Will work be optional by 2033?

I recently read an article on work becoming optional by 2033. Well, this sounds like wonderful news for all of us who spend lots of extra hours at our desks. Can you imagine? No work! But, besides my own dreams, what I’m interested in is what this means for the supply chain profession.

Over the past 12 months, I’ve researched automation and the future of work a lot. Academics, technology experts and business leaders all expect robotics and artificial intelligence to permeate vast segments of business and personal life over the next couple of decades. However, when it comes to the impact of new technologies on the future of our lives and work, there is no consensus.

Some experts see automation and new technology as opening the way to a grim and jobless future in which life is a struggle for those on the wrong side of the digital divide. A remarkable study by the University of Oxford has estimated that 47% of jobs in the US are at “high risk” of being replaced by automation over the next 20 years.

Other experts, however, have a more positive view of the future: one where automation is the road to a happy future of leisure and learning, with technology doing all the repetitive and dull work for us. Rather than a jobless future, they expect work to become optional.

Jobless future or optional work?

I’ve discussed these issues on several occasions with SCM World community members – including at a recent round table in London – and the outcome is that they don’t really see us heading to a jobless future.

Community members think that, of course, jobs that can be automated certainly will be. And people will inevitably be sacked, too. However, they also believe that people will be far from unnecessary to their organisations: the unique ingenuity and empathy of the human brain can’t be replicated by artificial intelligence.

Delving into the University of Oxford study, data shows that the 47% of jobs at high risk of becoming automated involve repeatable tasks with limited decision making and no creativity whatsoever. As any supply chain leader knows, managing a global network is anything but repeatable.

As pointed out in an SCM World report on resource economics, the availability of skilled people is the biggest constraint on supply chain strategies over the next decade. The report noted that: “In a context of fast-rising labour costs in developing markets (especially China), senior leaders worry a lot about people, but not as raw labour input so much as skilled problem solvers”.

Chart illustrating skill shortages and supply chai strategies.

Products will be a near to zero cost

In his book The Third Industrial Revolution, Jeremy Rifkin paints a vivid picture of a technology-supported future, where the internet of things connects everything — people, production lines, logistics networks and consumption habits — and big data analytics predicts insights in real time.

In Rifkin’s words, technology will “dramatically improve productivity, and reduce the marginal cost of producing and delivering a full range of goods and services to near zero across the entire economy”. So, a future with products available nearly for free and, as a consequence, an economy of abundance, is ahead of us.

The article says: “Untroubled by the fear of poverty, society’s relationship with money begins to change and we enter a period that has been provocatively described as ‘fully automated luxury communism’”. In this scenario, work will be optional.

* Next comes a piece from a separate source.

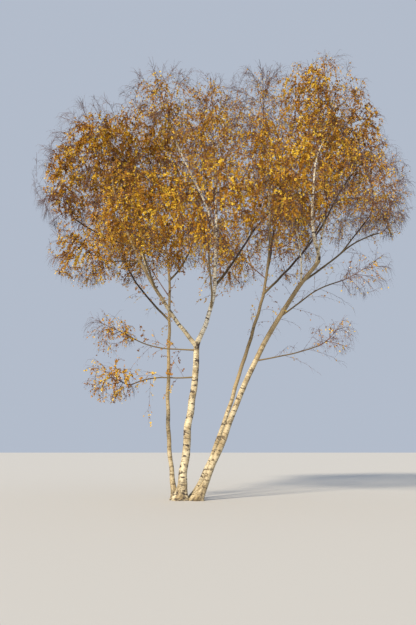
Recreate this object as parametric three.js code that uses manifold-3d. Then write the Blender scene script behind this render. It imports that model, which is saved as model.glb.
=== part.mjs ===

The difference between a jobless future and optional work seems subtle, but it is not. What makes the difference is who will be the greatest beneficiary of the massive productivity gains of the digital age.

The article says that the response to a post-work society is universal basic income: “By 2033, every citizen is automatically paid sufficient income to make the threat of destitution disappear, while the quality of life has soared as the hyper efficiency of technology shrinks the cost of living”.

As my colleague Kevin O’Marah said in his recent blog, universal basic income is not crazy as it “assures something that business needs, which is consumer demand”.

What does this mean for supply chain?

Whatever the future of work will be – jobless or optional – supply chain organisations will struggle to find the skilled resources they need to differentiate themselves in a world that’s highly automated.

As today, only the best supply chain professionals will continue to make the difference for a winning company. Not because they’re more efficient, but because of their creativity, innovation, agility and decision-making capabilities.

Therefore, as resource shortage is expected to intensify, businesses will have to make an effort to attract the best, scarce resources and make their companies great places to work.

People in supply chain make the difference today. They will make the difference in the future too.